▶ Stated task
The listing must be reproduced in full, exactly as it stands.

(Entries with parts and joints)

****************************************

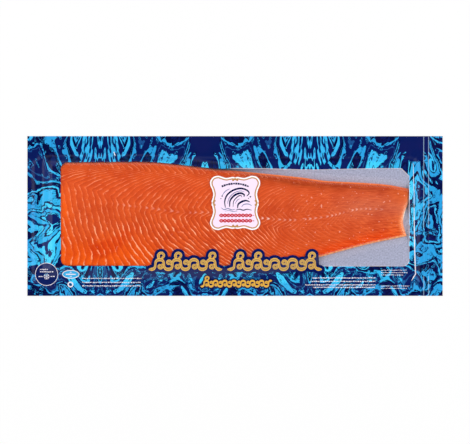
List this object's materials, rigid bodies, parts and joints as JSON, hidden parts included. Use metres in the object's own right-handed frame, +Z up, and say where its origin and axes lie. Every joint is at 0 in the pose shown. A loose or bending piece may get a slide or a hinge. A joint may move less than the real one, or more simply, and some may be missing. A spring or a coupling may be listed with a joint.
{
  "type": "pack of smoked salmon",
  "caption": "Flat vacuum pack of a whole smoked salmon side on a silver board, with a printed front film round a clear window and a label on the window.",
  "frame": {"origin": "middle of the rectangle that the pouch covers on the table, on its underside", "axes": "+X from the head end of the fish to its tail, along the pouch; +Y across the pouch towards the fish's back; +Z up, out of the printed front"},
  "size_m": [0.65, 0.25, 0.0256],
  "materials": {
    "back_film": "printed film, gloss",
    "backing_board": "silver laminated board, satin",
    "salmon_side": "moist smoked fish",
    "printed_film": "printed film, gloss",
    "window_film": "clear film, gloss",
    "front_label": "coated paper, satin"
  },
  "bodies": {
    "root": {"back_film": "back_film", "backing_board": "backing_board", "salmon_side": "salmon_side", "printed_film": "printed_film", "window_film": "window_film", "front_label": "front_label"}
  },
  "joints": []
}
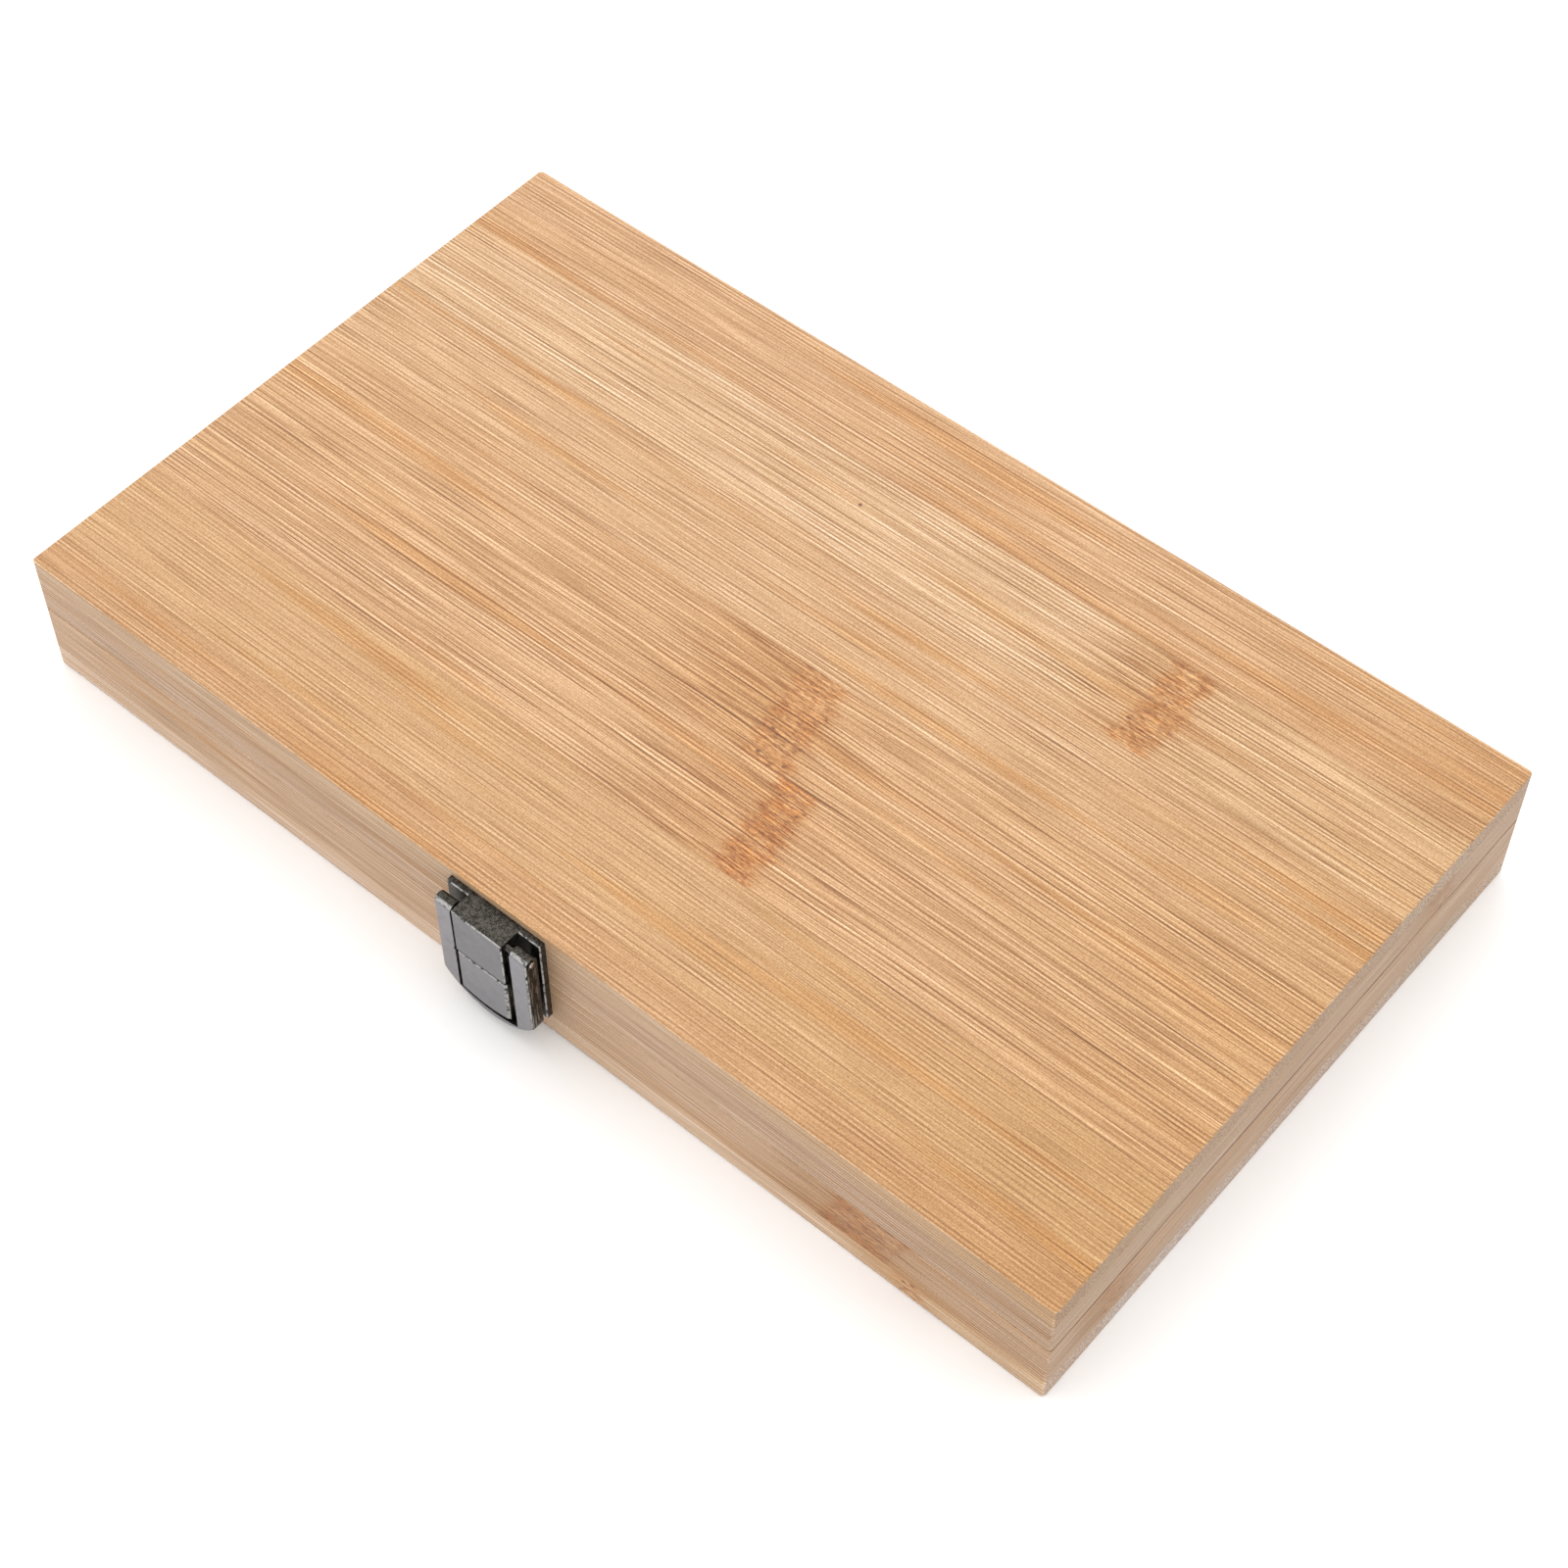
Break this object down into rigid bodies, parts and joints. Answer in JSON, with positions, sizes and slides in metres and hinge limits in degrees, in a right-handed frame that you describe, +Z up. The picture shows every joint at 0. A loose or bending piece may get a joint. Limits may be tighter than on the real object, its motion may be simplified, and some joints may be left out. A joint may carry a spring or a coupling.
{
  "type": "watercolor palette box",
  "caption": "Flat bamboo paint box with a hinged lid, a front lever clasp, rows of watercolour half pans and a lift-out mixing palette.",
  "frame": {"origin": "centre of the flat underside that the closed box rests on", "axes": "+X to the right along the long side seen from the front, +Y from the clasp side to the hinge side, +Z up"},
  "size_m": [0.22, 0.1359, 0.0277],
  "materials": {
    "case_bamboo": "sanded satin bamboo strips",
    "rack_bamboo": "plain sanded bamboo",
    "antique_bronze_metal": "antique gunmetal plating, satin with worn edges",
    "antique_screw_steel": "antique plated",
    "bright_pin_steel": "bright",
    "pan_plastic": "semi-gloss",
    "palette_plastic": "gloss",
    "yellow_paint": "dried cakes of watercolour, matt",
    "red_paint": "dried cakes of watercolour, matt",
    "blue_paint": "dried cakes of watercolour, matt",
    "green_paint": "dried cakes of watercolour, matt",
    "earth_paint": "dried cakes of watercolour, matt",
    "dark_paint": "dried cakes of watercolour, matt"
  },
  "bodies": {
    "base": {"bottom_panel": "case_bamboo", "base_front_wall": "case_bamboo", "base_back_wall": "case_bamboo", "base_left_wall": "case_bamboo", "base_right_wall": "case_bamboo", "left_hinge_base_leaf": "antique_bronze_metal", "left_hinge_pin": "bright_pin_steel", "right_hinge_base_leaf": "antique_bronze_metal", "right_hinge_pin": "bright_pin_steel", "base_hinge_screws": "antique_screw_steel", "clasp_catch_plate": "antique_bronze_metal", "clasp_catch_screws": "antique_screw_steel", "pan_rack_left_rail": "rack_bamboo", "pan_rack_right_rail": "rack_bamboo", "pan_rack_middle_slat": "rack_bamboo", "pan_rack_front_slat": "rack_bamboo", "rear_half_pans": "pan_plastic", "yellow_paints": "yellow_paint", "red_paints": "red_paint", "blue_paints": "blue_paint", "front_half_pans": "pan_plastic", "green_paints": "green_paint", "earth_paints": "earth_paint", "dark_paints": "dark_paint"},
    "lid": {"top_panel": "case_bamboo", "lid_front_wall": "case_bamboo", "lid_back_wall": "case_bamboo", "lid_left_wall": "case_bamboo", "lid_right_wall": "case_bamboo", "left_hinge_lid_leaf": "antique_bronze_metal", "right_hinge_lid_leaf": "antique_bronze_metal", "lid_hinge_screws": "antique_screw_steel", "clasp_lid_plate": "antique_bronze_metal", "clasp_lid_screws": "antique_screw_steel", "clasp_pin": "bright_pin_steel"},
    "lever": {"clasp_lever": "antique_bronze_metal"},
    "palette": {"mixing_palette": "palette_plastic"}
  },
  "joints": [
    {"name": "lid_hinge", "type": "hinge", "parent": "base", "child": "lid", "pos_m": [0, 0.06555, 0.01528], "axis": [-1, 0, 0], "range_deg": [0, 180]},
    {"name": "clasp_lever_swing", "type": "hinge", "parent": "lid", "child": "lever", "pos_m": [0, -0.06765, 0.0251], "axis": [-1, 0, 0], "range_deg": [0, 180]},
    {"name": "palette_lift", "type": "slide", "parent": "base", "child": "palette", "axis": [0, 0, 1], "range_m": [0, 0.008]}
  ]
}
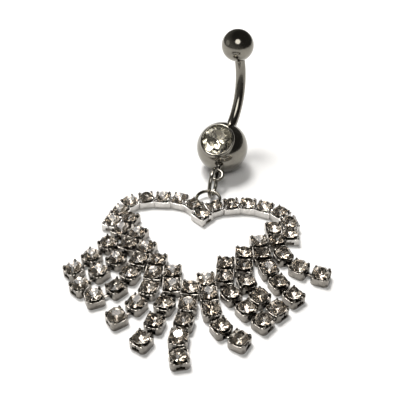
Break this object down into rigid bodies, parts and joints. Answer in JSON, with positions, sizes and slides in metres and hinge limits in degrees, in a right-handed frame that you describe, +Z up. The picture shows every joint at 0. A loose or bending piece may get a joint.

****************************************

▶ Result for this task
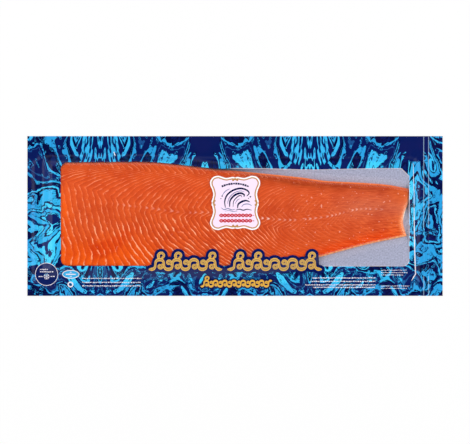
List this object's materials, rigid bodies, parts and joints as JSON, hidden parts included. Use metres in the object's own right-handed frame, +Z up, and say where its origin and axes lie. Every joint is at 0 in the pose shown. A loose or bending piece may get a slide or a hinge. A joint may move less than the real one, or more simply, and some may be missing. A spring or a coupling may be listed with a joint.
{
  "type": "pack of smoked salmon",
  "caption": "Flat vacuum pack of a whole smoked salmon side on a silver board, with a printed front film round a clear window and a label on the window.",
  "frame": {"origin": "middle of the rectangle that the pouch covers on the table, on its underside", "axes": "+X from the head end of the fish to its tail, along the pouch; +Y across the pouch towards the fish's back; +Z up, out of the printed front"},
  "size_m": [0.65, 0.25, 0.0256],
  "materials": {
    "back_film": "printed film, gloss",
    "backing_board": "silver laminated board, satin",
    "salmon_side": "moist smoked fish",
    "printed_film": "printed film, gloss",
    "window_film": "clear film, gloss",
    "front_label": "coated paper, satin"
  },
  "bodies": {
    "root": {"back_film": "back_film", "backing_board": "backing_board", "salmon_side": "salmon_side", "printed_film": "printed_film", "window_film": "window_film", "front_label": "front_label"}
  },
  "joints": []
}
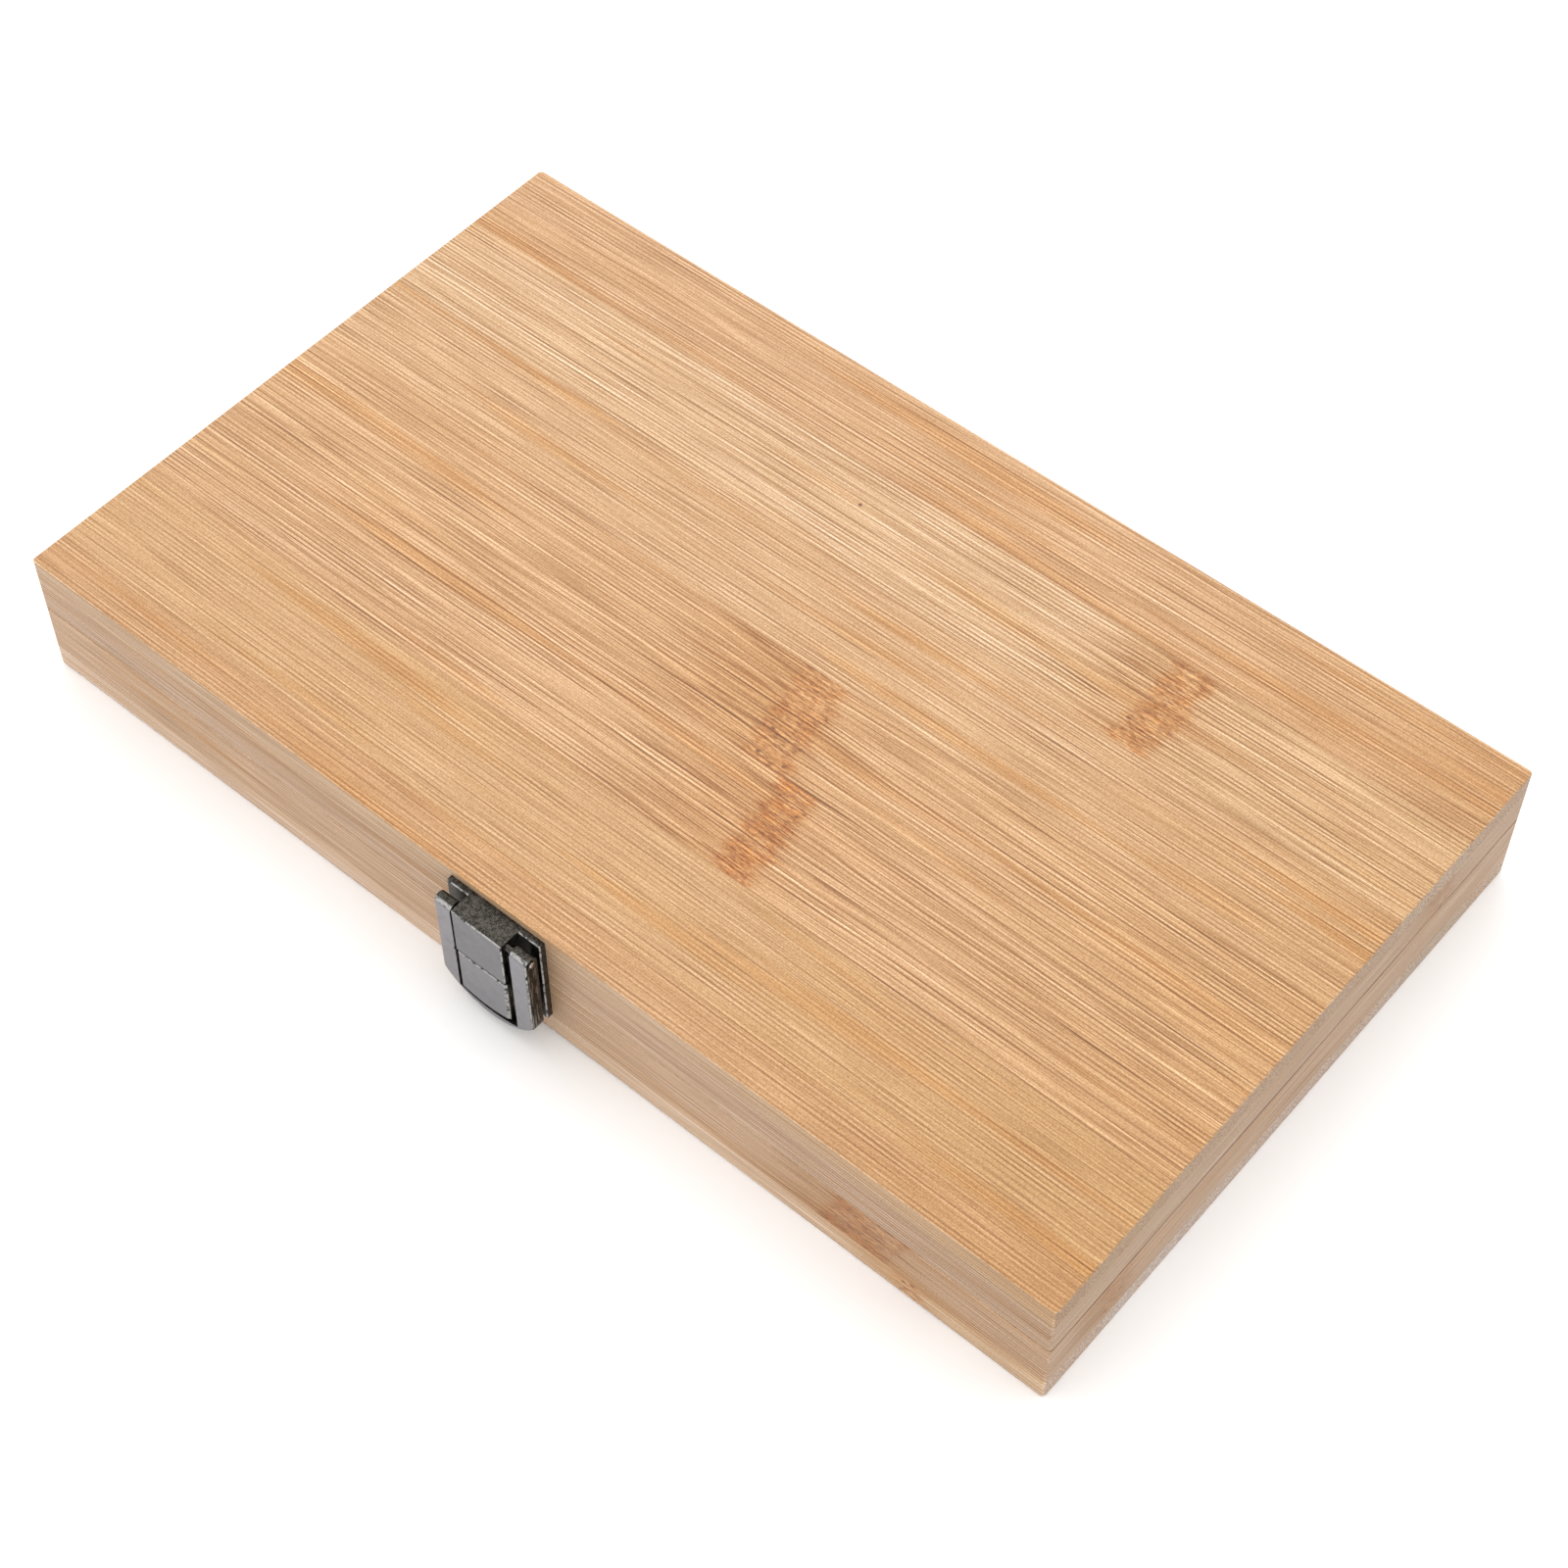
Break this object down into rigid bodies, parts and joints. Answer in JSON, with positions, sizes and slides in metres and hinge limits in degrees, in a right-handed frame that you describe, +Z up. The picture shows every joint at 0. A loose or bending piece may get a joint. Limits may be tighter than on the real object, its motion may be simplified, and some joints may be left out. A joint may carry a spring or a coupling.
{
  "type": "watercolor palette box",
  "caption": "Flat bamboo paint box with a hinged lid, a front lever clasp, rows of watercolour half pans and a lift-out mixing palette.",
  "frame": {"origin": "centre of the flat underside that the closed box rests on", "axes": "+X to the right along the long side seen from the front, +Y from the clasp side to the hinge side, +Z up"},
  "size_m": [0.22, 0.1359, 0.0277],
  "materials": {
    "case_bamboo": "sanded satin bamboo strips",
    "rack_bamboo": "plain sanded bamboo",
    "antique_bronze_metal": "antique gunmetal plating, satin with worn edges",
    "antique_screw_steel": "antique plated",
    "bright_pin_steel": "bright",
    "pan_plastic": "semi-gloss",
    "palette_plastic": "gloss",
    "yellow_paint": "dried cakes of watercolour, matt",
    "red_paint": "dried cakes of watercolour, matt",
    "blue_paint": "dried cakes of watercolour, matt",
    "green_paint": "dried cakes of watercolour, matt",
    "earth_paint": "dried cakes of watercolour, matt",
    "dark_paint": "dried cakes of watercolour, matt"
  },
  "bodies": {
    "base": {"bottom_panel": "case_bamboo", "base_front_wall": "case_bamboo", "base_back_wall": "case_bamboo", "base_left_wall": "case_bamboo", "base_right_wall": "case_bamboo", "left_hinge_base_leaf": "antique_bronze_metal", "left_hinge_pin": "bright_pin_steel", "right_hinge_base_leaf": "antique_bronze_metal", "right_hinge_pin": "bright_pin_steel", "base_hinge_screws": "antique_screw_steel", "clasp_catch_plate": "antique_bronze_metal", "clasp_catch_screws": "antique_screw_steel", "pan_rack_left_rail": "rack_bamboo", "pan_rack_right_rail": "rack_bamboo", "pan_rack_middle_slat": "rack_bamboo", "pan_rack_front_slat": "rack_bamboo", "rear_half_pans": "pan_plastic", "yellow_paints": "yellow_paint", "red_paints": "red_paint", "blue_paints": "blue_paint", "front_half_pans": "pan_plastic", "green_paints": "green_paint", "earth_paints": "earth_paint", "dark_paints": "dark_paint"},
    "lid": {"top_panel": "case_bamboo", "lid_front_wall": "case_bamboo", "lid_back_wall": "case_bamboo", "lid_left_wall": "case_bamboo", "lid_right_wall": "case_bamboo", "left_hinge_lid_leaf": "antique_bronze_metal", "right_hinge_lid_leaf": "antique_bronze_metal", "lid_hinge_screws": "antique_screw_steel", "clasp_lid_plate": "antique_bronze_metal", "clasp_lid_screws": "antique_screw_steel", "clasp_pin": "bright_pin_steel"},
    "lever": {"clasp_lever": "antique_bronze_metal"},
    "palette": {"mixing_palette": "palette_plastic"}
  },
  "joints": [
    {"name": "lid_hinge", "type": "hinge", "parent": "base", "child": "lid", "pos_m": [0, 0.06555, 0.01528], "axis": [-1, 0, 0], "range_deg": [0, 180]},
    {"name": "clasp_lever_swing", "type": "hinge", "parent": "lid", "child": "lever", "pos_m": [0, -0.06765, 0.0251], "axis": [-1, 0, 0], "range_deg": [0, 180]},
    {"name": "palette_lift", "type": "slide", "parent": "base", "child": "palette", "axis": [0, 0, 1], "range_m": [0, 0.008]}
  ]
}
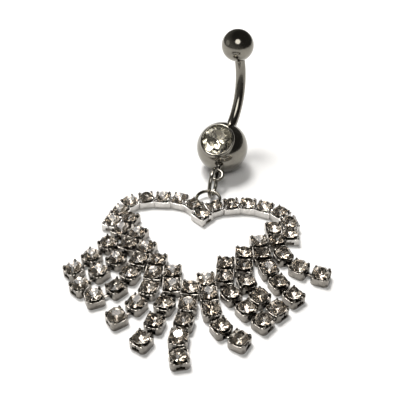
Break this object down into rigid bodies, parts and joints. Answer in JSON, with positions, sizes and slides in metres and hinge limits in degrees, in a right-handed frame that you describe, +Z up. The picture shows every joint at 0. A loose or bending piece may get a joint.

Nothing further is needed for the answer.